With India due to tour South Africa in early 2018, questions will once again be raised about the team composition. The extended home season has seen India stick to a five bowler strategy. This, though, hasn't been the trend in overseas Tests where a sixth batsman was always preferred.
But the presence of Ashwin and Hardik Pandya might just tilt the balance this time around. Going in with five bowlers and still maintaining the strength in batting is a realistic possibility. The top five in the batting line-up alongside Wriddhiman Saha, the keeper, virtually pick themselves.
But India may need to choose between Ashwin and Jadeja for the lone spinner’s spot. Hardik Pandya will most likely fit in due to his ability to bowl seam up and bat like a champion. Dubbed as a 'Stokes-like’ player by Virat Kohli, Pandya will look to emulate Stokes’ feat (a smashing double hundred in 2016) in South Africa.
This leaves room for just four more players, three of which are surely out and out pace bowlers (Mohammad Shami and two among Bhuvneshwar Kumar, Umesh Yadav, Ishant Sharma and possibly Jasprit Bumrah).
Ashwin struggled as the lone spinner when India last toured the Rainbow Nation, going wicketless in 42 overs in the country. He hasn't quite set the Thames on fire outside the sub-continent. His wickets and average in South Africa, England and Australia read thus:
South Africa : 0 wickets
England : 3 wickets at 33.66
Australia : 21 wickets at 54.71
Jadeja, on the other hand, has played one Test in South Africa and picked up 6/138 in the game and his stump-to-stump bowling could just be the added bonus. However, several things have changed since India last visited South Africa in 2013. The pitches have flattened out considerably and Ashwin has progressed from a bowler with a limited-overs mindset to a phenomenal Test icon.

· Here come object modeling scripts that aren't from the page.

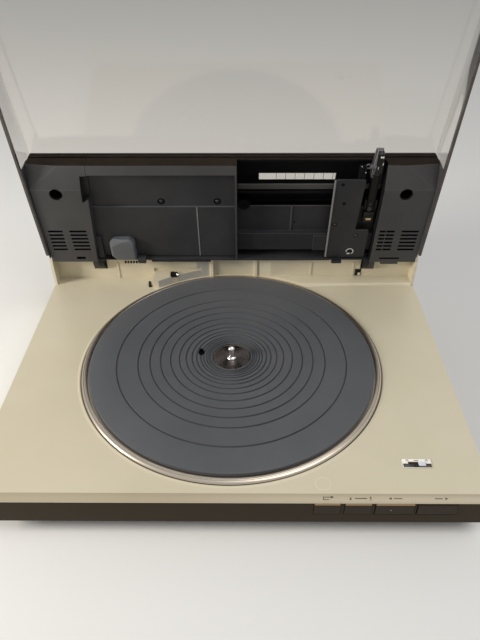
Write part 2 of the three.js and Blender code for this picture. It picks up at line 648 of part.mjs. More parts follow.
// Direct drive motor and platter.
function bearingSolid() {
  const low = cabinet.wellFloor + gap;
  const bore = spindle.radius + spindle.shaftGap;
  return revolve([
    [0, bearing.bottom], [bearing.sleeve, bearing.bottom], [bearing.sleeve, low], [bearing.flange, low],
    [bearing.flange, low + bearing.flangeThickness], [bearing.sleeve, low + bearing.flangeThickness],
    [bearing.sleeve, bearing.top],
    [bore, bearing.top], [bore, spindle.bottom - gap], [0, spindle.bottom - gap],
  ], [0, platterY], rounds.small);
}

function statorSolid() {
  const low = cabinet.wellFloor + gap;
  const top = low + stator.thickness;
  const sheet = revolve([[stator.inner, low], [stator.outer, low], [stator.outer, top], [stator.inner, top]],
    [0, platterY]);
  const coils = [];
  for (let i = 0; i < stator.coilCount; i += 1) {
    const angle = (i / stator.coilCount) * 2 * Math.PI;
    const place = [stator.coilRing * Math.cos(angle), platterY + stator.coilRing * Math.sin(angle)];
    coils.push(revolve([
      [stator.coilInner, top - stator.thickness / 2], [stator.coilOuter, top - stator.thickness / 2],
      [stator.coilOuter, top + stator.coilHeight], [stator.coilInner, top + stator.coilHeight],
    ], place, rounds.tiny));
  }
  return joined([sheet, ...coils]);
}

function platterSolid() {
  const top = deck;
  const under = top - platter.plateThickness;
  const rimTop = lift(platter.rimLift);
  const bore = spindle.radius + spindle.shaftGap;
  const innerWall = platter.radius - platter.rimWall;
  const disc = revolve([
    [bore, platter.hubBottom], [platter.hubRadius, platter.hubBottom], [platter.hubRadius, under],
    [innerWall, under],
    [innerWall, platter.rimBottom], [platter.radius - platter.rimChamfer / 2, platter.rimBottom],
    [platter.radius, platter.rimBottom + platter.rimChamfer / 2],
    [platter.radius, rimTop - platter.rimChamfer],
    [platter.radius - platter.rimChamfer, rimTop], [rimInner, rimTop], [rimInner, top], [bore, top],
  ], [0, platterY], rounds.large);
  const ribs = [];
  const ribSpan = [rotor.outer + platter.ribGap, innerWall + platter.rimWall / 2];
  for (let i = 0; i < platter.ribCount; i += 1) {
    const rib = new THREE.BoxGeometry(ribSpan[1] - ribSpan[0], platter.ribThickness, platter.ribHeight);
    rib.translate((ribSpan[0] + ribSpan[1]) / 2, 0, under - platter.ribHeight / 2 + gap);
    rib.rotateZ((i / platter.ribCount) * 2 * Math.PI).translate(0, platterY, 0);
    ribs.push(solidFrom(rib));
  }
  return joined([disc, ...ribs]);
}

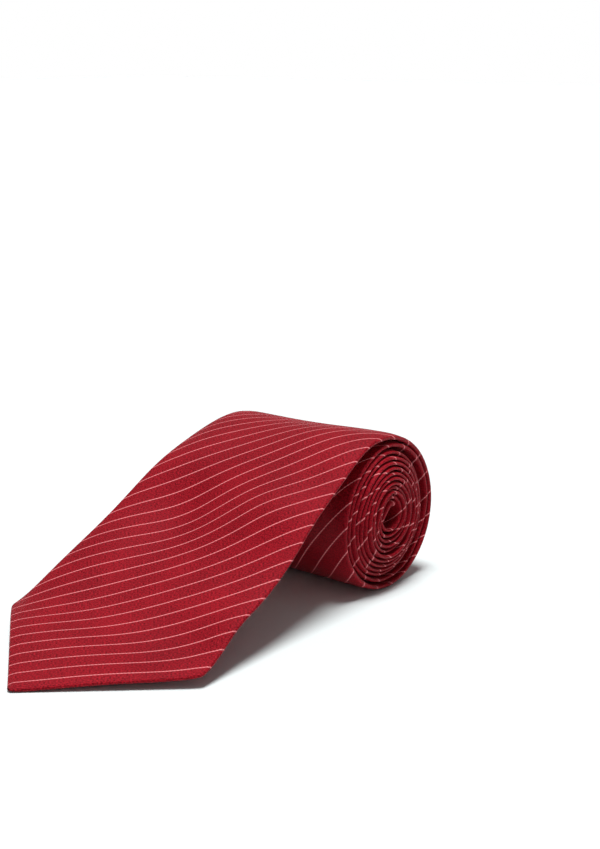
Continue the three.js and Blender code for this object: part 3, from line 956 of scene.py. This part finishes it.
def pale_floor():
    """A wide pale grey floor."""
    mesh = bpy.data.meshes.new("floor")
    shape = bmesh.new()
    bmesh.ops.create_grid(shape, x_segments=1, y_segments=1, size=FLOOR_REACH)
    shape.to_mesh(mesh)
    shape.free()
    floor = bpy.data.objects.new("floor", mesh)
    bpy.context.scene.collection.objects.link(floor)
    finish = Finish("pale_floor")
    mesh.materials.append(finish.set(Base_Color=FLOOR_GREY, Roughness=0.8, Specular_IOR_Level=0.1))


def studio():
    """A soft key from almost straight overhead, and a white surround that dims overhead."""
    world = bpy.data.worlds.new("studio")
    world.use_nodes = True
    nodes, links = world.node_tree.nodes, world.node_tree.links
    direction = nodes.new("ShaderNodeTexCoord")
    height = nodes.new("ShaderNodeSeparateXYZ")
    fade = nodes.new("ShaderNodeMapRange")
    fade.interpolation_type = "SMOOTHSTEP"
    for socket, value in SURROUND.items():
        fade.inputs[socket].default_value = value
    links.new(direction.outputs["Generated"], height.inputs[0])
    links.new(height.outputs["Z"], fade.inputs["Value"])
    links.new(fade.outputs["Result"], nodes["Background"].inputs["Strength"])
    nodes["Background"].inputs["Color"].default_value = (1, 1, 1, 1)
    bpy.context.scene.world = world
    data = bpy.data.lights.new("key", "SUN")
    data.energy = KEY_STRENGTH
    data.angle = KEY_ANGLE
    key = bpy.data.objects.new("key", data)
    key.rotation_euler = Vector(KEY_FROM).to_track_quat("Z", "Y").to_euler()
    bpy.context.scene.collection.objects.link(key)
    bpy.context.scene.view_settings.view_transform = "Standard"


def camera():
    """Looks at the roll's open end and along the blade, from a little above."""
    data = bpy.data.cameras.new("camera")
    data.lens = CAMERA_LENS
    data.clip_start = 0.01
    eye = bpy.data.objects.new("camera", data)
    level = math.cos(CAMERA_ELEVATION)
    away_x = math.sin(CAMERA_AZIMUTH) * level
    away_y = -math.cos(CAMERA_AZIMUTH) * level
    away = Vector((away_x, away_y, math.sin(CAMERA_ELEVATION)))
    target = Vector((CAMERA_TARGET[0] + ROLL_X, CAMERA_TARGET[1], CAMERA_TARGET[2])) * MM
    eye.location = target + away * CAMERA_DISTANCE * MM
    eye.rotation_euler = away.to_track_quat("Z", "Y").to_euler()
    bpy.context.scene.collection.objects.link(eye)
    bpy.context.scene.camera = eye


pale_floor()
studio()
camera()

To keep him out would be outrageous given his recent performances with the ball. Add to that his ability to grind out tough runs and you have a success mantra for survival in South Africa. His presence allows India to retain their five-bowler theory while not cutting down on the number of batsmen in the side. It is time to stand up and applaud Ashwin, the all-rounder.